Hi,
I am trying to prevent my code from crashing do to values that are not admissible. I wanted to check the values of the array within the kernel. If it is inadmissible:
- Assign an error code
- Have the kernel exit and return to the host
- Write an appropriate error message then stop the program.

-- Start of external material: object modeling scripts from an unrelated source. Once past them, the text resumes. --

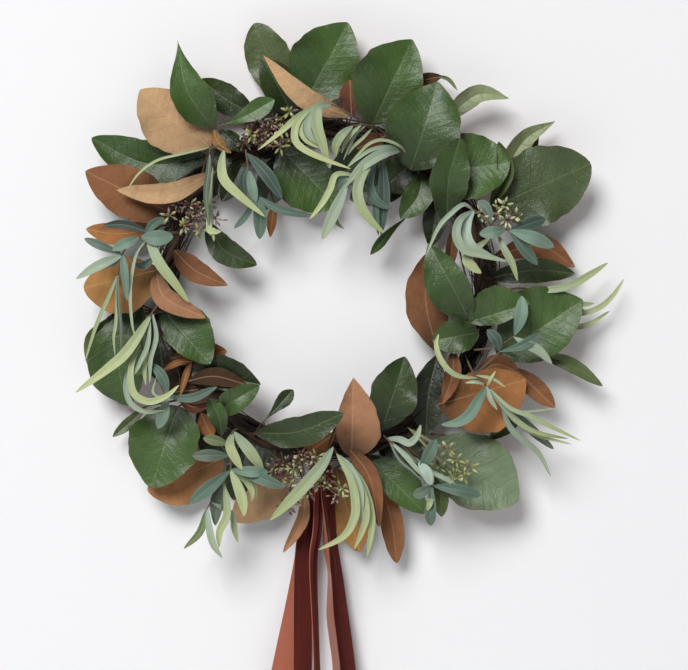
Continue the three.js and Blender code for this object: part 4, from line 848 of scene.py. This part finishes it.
# A sprig: tapered stems, and blades that start at the nearest spot of a stem. The blade's first point is kept
# where it is far enough off the stem and doesn't make a sharp turn.
def makeSprig(name, slotName, stems, blades, seed):
    rng = np.random.default_rng(seed)
    thick, thin = sprigMake["stem"] / 1000, sprigMake["stemTip"] / 1000
    paths = [place(points) for points in stems]
    shells = [tubeShell(path, (thick, thick, thin), linear(sprigMake["stemColour"]), 8, 40, 2) for path in paths]
    spots = np.vstack([curveThrough(path, np.linspace(0.05, 0.99, 80))[0] for path in paths])
    for points, width, kind, shade, *cloth in blades:
        placed = place(points)
        seat = spots[np.argmin(np.linalg.norm(spots - placed[0], axis=1))]
        lead, onward = placed[0] - seat, placed[1] - placed[0]
        reach = np.linalg.norm(lead)
        cosine = lead @ onward / (reach * np.linalg.norm(onward) + 1e-12)
        smooth = reach > sprigMake["shortLead"] and math.acos(np.clip(cosine, -1, 1)) < sprigMake["sharpTurn"]
        path = np.vstack([seat, placed[0 if smooth else 1:]])
        shells.append(bladeShell(path, width, kind, shade, cloth[0] if cloth else int(kind == "teal"), rng))
    makePiece("blades_" + name, "sprig_" + name, shells, [willowCloth, tealCloth, bark])


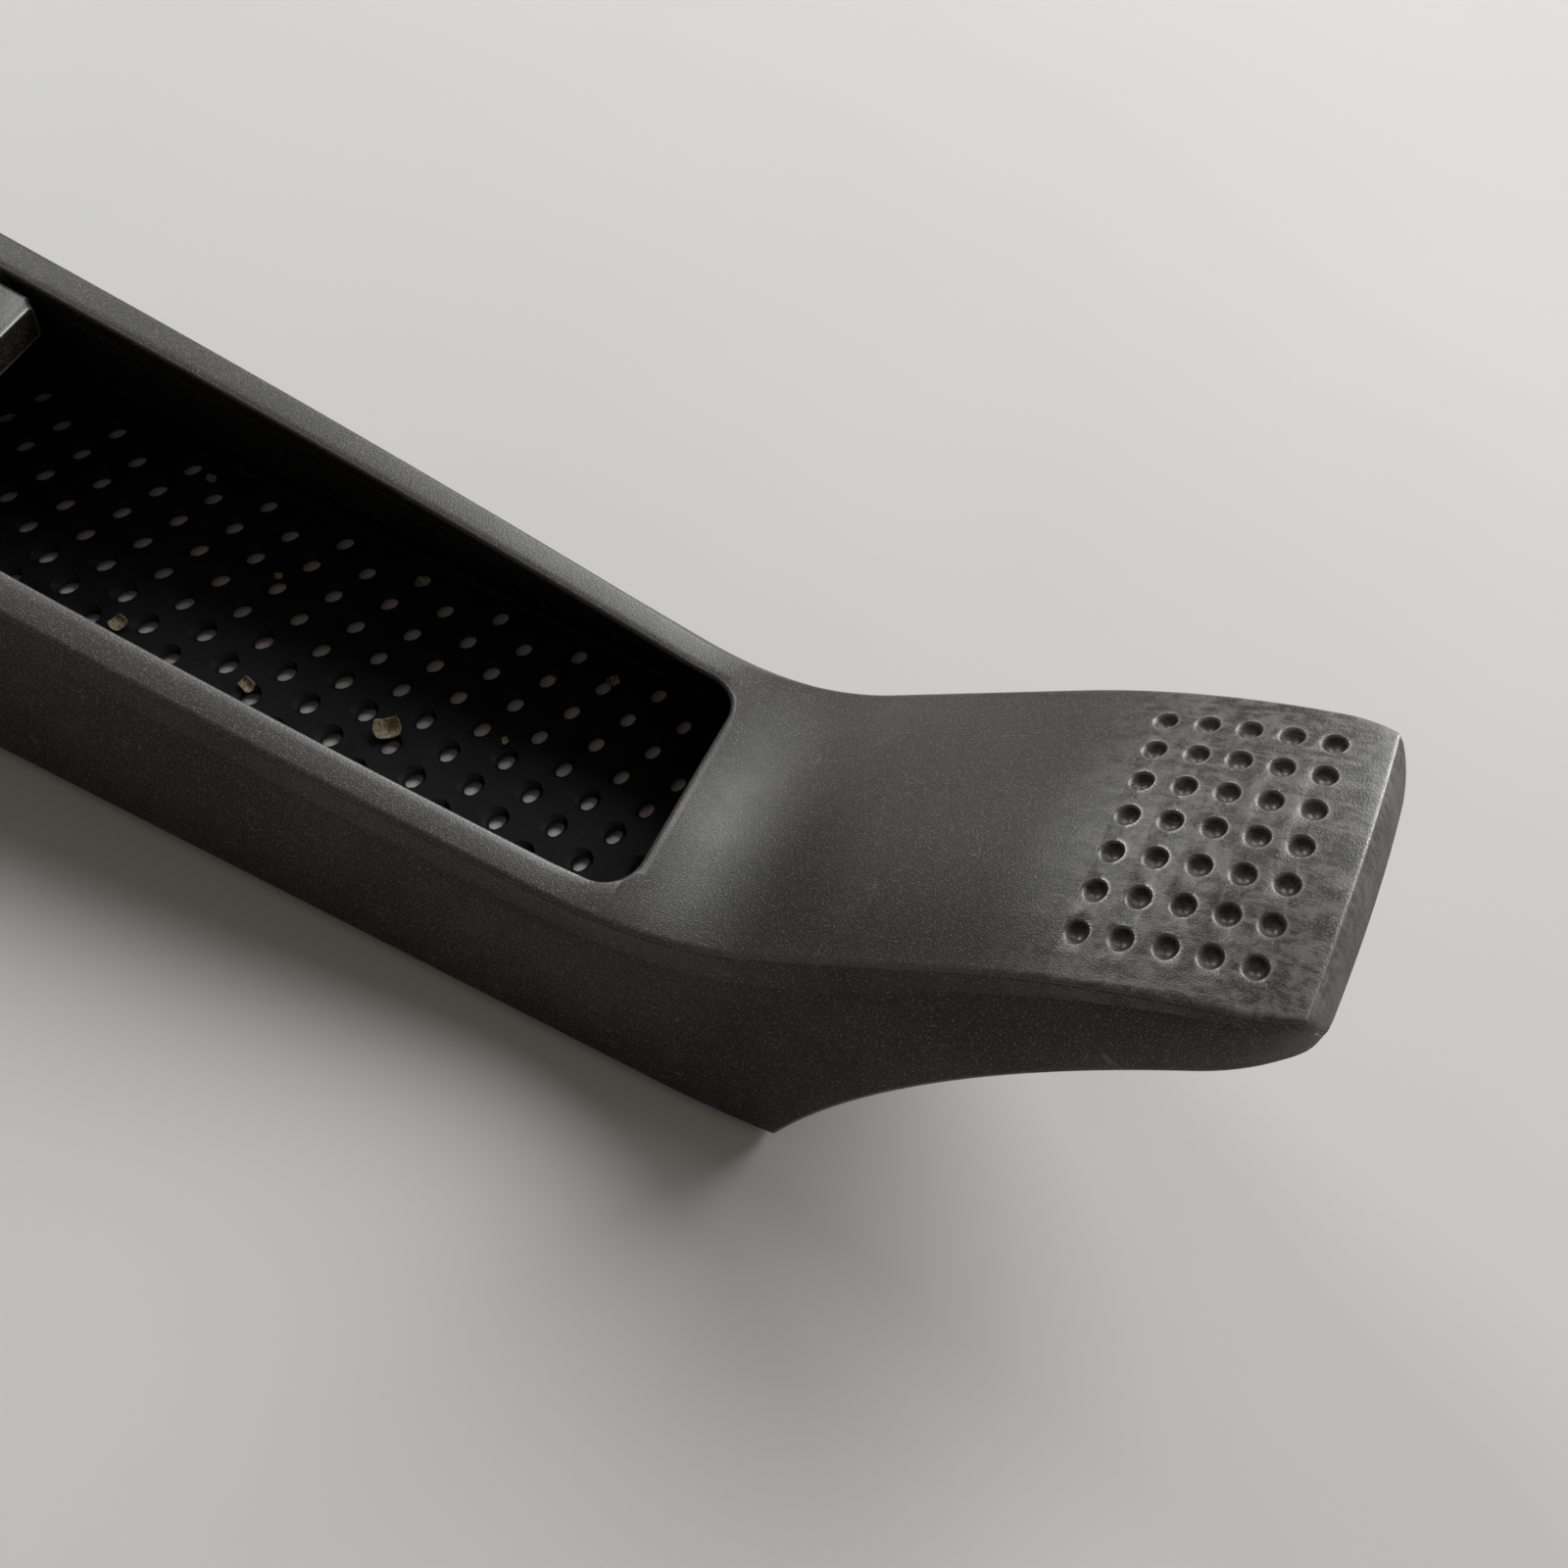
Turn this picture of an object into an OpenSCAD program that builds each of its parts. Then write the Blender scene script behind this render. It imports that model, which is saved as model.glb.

Here is a OVER simplification of the kernel that I want to check. I have used fixed sized arrays here, but in the actual code, the arrays are allocated.
Module DeviceCode
Use cudafor
Implicit None
Integer:: ErrorCode_h, istat
Integer, Device:: ErrorCode
Contains
Attributes(Global) Subroutine KernelwOBError(Array_k)
Implicit None
Integer:: i, idx
Integer, Intent(INOUT):: Array_k(4)
i = threadIdx%x
Array_k(i) = i
If (Array_k(i) > 4) Then
ErrorCode = 100
! Force Exit of kernel???
End If
End Subroutine
End Module
Program EarlyExit
Use DeviceCode
Use cudafor
Implicit None
Integer:: i
Integer:: Array_h(4)
Integer, Device:: Array_d(4)
Array_h = 0
Array_d = Array_h
ErrorCode = 0
Call KernelwOBError<<<1,5>>>(Array_d)
istat = cudaDeviceSynchronize()
ErrorCode_h = ErrorCode
If (ErrorCode_h .ne. 0) Then
istat = cudaGetLastError()
Write(*,'(" ErrorCode = ", I5)') ErrorCode_h
Write(*,*) "Out Of Bounds Access"
If (istat .ne. 0) Then
Write(*,*) "Error in Kernel : ", cudaGetErrorString(istat)
End If
Stop
End If
Array_h = Array_d
Do i = 1, 4
Write(*,'(" Array(",I4,") = ", I5)') i, Array_h(i)
End Do
Write(*,*) "Normal Completion"
End Program
In this simple code, the program does not actually crash on the device side. But in my actual code it does. I have tried to keep the sample as simple as possible. Really, all I am looking for is a simple way to force the device kernel to exit early.
Thank you for any help,
Kirk